▶ [EXERCISE DETAILS] Reproduce the data in its entirety, exactly as supplied.
----- AVAILABLE DATA
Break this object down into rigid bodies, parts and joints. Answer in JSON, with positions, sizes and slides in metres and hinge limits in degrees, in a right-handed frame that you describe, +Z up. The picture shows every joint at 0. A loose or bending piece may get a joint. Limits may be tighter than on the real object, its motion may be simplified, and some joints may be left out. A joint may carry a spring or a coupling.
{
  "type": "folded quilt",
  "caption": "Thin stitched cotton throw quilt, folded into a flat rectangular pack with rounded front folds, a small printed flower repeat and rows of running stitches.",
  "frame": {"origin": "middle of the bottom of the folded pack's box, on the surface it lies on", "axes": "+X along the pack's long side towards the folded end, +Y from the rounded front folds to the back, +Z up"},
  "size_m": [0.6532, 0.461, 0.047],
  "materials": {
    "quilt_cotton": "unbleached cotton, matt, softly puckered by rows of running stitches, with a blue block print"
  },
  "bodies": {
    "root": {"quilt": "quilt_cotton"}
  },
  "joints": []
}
----------
▶ [TASK OUTPUT]
Break this object down into rigid bodies, parts and joints. Answer in JSON, with positions, sizes and slides in metres and hinge limits in degrees, in a right-handed frame that you describe, +Z up. The picture shows every joint at 0. A loose or bending piece may get a joint. Limits may be tighter than on the real object, its motion may be simplified, and some joints may be left out. A joint may carry a spring or a coupling.
{
  "type": "folded quilt",
  "caption": "Thin stitched cotton throw quilt, folded into a flat rectangular pack with rounded front folds, a small printed flower repeat and rows of running stitches.",
  "frame": {"origin": "middle of the bottom of the folded pack's box, on the surface it lies on", "axes": "+X along the pack's long side towards the folded end, +Y from the rounded front folds to the back, +Z up"},
  "size_m": [0.6532, 0.461, 0.047],
  "materials": {
    "quilt_cotton": "unbleached cotton, matt, softly puckered by rows of running stitches, with a blue block print"
  },
  "bodies": {
    "root": {"quilt": "quilt_cotton"}
  },
  "joints": []
}